Istrisches Tagebuch II. – Ucka am 1. Mai
17. Mai 2018 von Bernhard Baumgartner
In der längst vergangenen kommunistischen Epoche gehörte sicher auch in Jugoslawien der 1. Mai zu den wichtigsten Staatsfeiertagen. Heutzutage ist er wohl ein Tag von Familien und Sport – das merkten wir im sonst eher einsamen Gelände, wo der nordseitige Aufstieg zum höchsten Gipfel Istriens beginnt. Für uns wichtig war der Wetterbericht, und indem trocken und eher kühl vorausgesagt war, wollten wir gleich diese wichtige Tour unternehmen. Auf dem Ucka, der während der Zugehörigkeit zu Italien Monte Maggiore hieß, sind wir schon gewesen, 2008 vom Parkplatz der Bergstraße über die dem Meer zugewandte Seite.
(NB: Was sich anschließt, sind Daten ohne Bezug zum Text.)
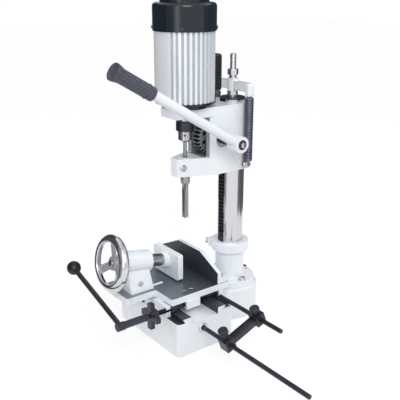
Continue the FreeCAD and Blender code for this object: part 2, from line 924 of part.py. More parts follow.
# Table, fence and nut block

def table_casting():
    left = table_centre - table_half_length
    right = table_centre + table_half_length
    main = block(left, right, table_front, table_rear, table_bottom, table_top)
    extension = block(table_centre - extension_half_width, table_centre + extension_half_width,
                      extension_front, table_front + overrun, table_bottom, table_top)
    body = rounded(fuse(main, extension), table_corner_radius, lambda e: runs_along(e, "z"))
    body = fuse(body, tongue_prism(table_front, saddle_rear, tongue_bottom, table_bottom + overrun, 0))
    sinks = []
    for y in nut_screw_places():
        sinks.append(rod("z", table_top - nut_screw_sink, table_top + overrun,
                         nut_screw_head_radius + sliding_gap, nut_screw_x, y))
        sinks.append(rod("z", table_bottom - overrun, table_top, nut_screw_radius + seat_gap, nut_screw_x, y))
    bolts = [rod("z", table_top - fence_bolt_depth, table_top + overrun, fence_bolt_radius + seat_gap, x, fence_bolt_y)
             for x in fence_bolt_places]
    return cut(body, *sinks, *bolts)


def nut_screw_places():
    return [nut_block_centre_y - nut_screw_offset, nut_block_centre_y + nut_screw_offset]


def fence():
    outline = [
        (-fence_half_length, 0), (fence_half_length, 0), (fence_half_length, fence_side_height),
        (fence_top_half_length, fence_height), (-fence_top_half_length, fence_height),
        (-fence_half_length, fence_side_height)]
    outline = [(table_centre + x, table_top + z) for x, z in outline]
    plate = prism("y", fence_front, fence_front + fence_thickness, outline)
    foot = block(table_centre - fence_half_length, table_centre + fence_half_length,
                 fence_front, table_rear, table_top, table_top + fence_foot_height)
    back = fence_front + fence_thickness - overrun
    ribs = []
    for side in (-1, 1):
        middle = table_centre + side * fence_rib_offset
        ribs.append(prism("x", middle - fence_rib_thickness / 2, middle + fence_rib_thickness / 2, [
            (back, table_top), (table_rear, table_top), (table_rear, table_top + fence_foot_height),
            (back, table_top + fence_rib_height)]))
    holes = [rod("z", table_top - overrun, table_top + fence_foot_height + overrun,
                 fence_bolt_radius + running_gap, x, fence_bolt_y) for x in fence_bolt_places]
    return cut(fuse(plate, foot, *ribs), *holes)


def fence_bolt(x):
    seat = table_top + fence_foot_height
    washer = rod("z", seat, seat + fence_bolt_washer, fence_bolt_washer_radius, x, fence_bolt_y)
    head = hexagon("z", seat + fence_bolt_washer, seat + fence_bolt_washer + fence_bolt_head,
                   fence_bolt_flats, x, fence_bolt_y)
    shank = rod("z", table_top - fence_bolt_depth, seat, fence_bolt_radius, x, fence_bolt_y)
    return fuse(washer, head, shank)


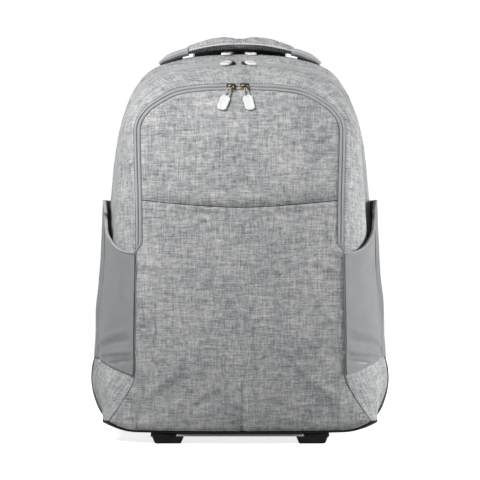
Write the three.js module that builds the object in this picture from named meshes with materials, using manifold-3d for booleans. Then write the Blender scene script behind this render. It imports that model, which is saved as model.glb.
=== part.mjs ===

Eine Asphaltstraße führt dort zu den technischen Anlagen auf dem Gipfel, der Wanderweg verläuft zwar abseits davon und war mit der Runde beim Abstieg über die Vrata eine schöne Tour. Die Nordseite erschien uns aber damals schon als sehr reizvoll.
Für die Anfahrt zum Ucka-Tunnel, wo die alte Passstraße abzweigt, wählten wir nicht die Hauptstraße, sondern die Nebenstraße bei Kozljak, wo auch die Bahnlinie am Fuß des Uckamassivs ansteigt. Erster Halt war dann bei der “Quelle Josefs II.” (ein alter Brunnen, beim Straßenbau durch den habsburgischen Kaiser ausgebaut und immer wieder erneuert). Die Wiesen daneben sind auch ein vorzüglicher Blumenstandort, von blühenden Pfingstrosen oder den gelb blühenden Läusekräutern (Pedicularis foliosa, kommt auch bei Lilienfeld vor) war nur das Blattgrün zu bemerken. Neben einer speziellen Art Osterluzei (Aristolochia lutea) und einem “stengellosen” Läusekraut (Pedicularis acaulis, laut Fritsch Krain und Küstenland, noch nie gesehen) gab es noch ein eben aufblühendes filziges Greiskraut, dazu noch wie fast überall Milchstern, Traubenhyazinthen und Orchis morio (hier am Schattenhang noch in Vollblüte).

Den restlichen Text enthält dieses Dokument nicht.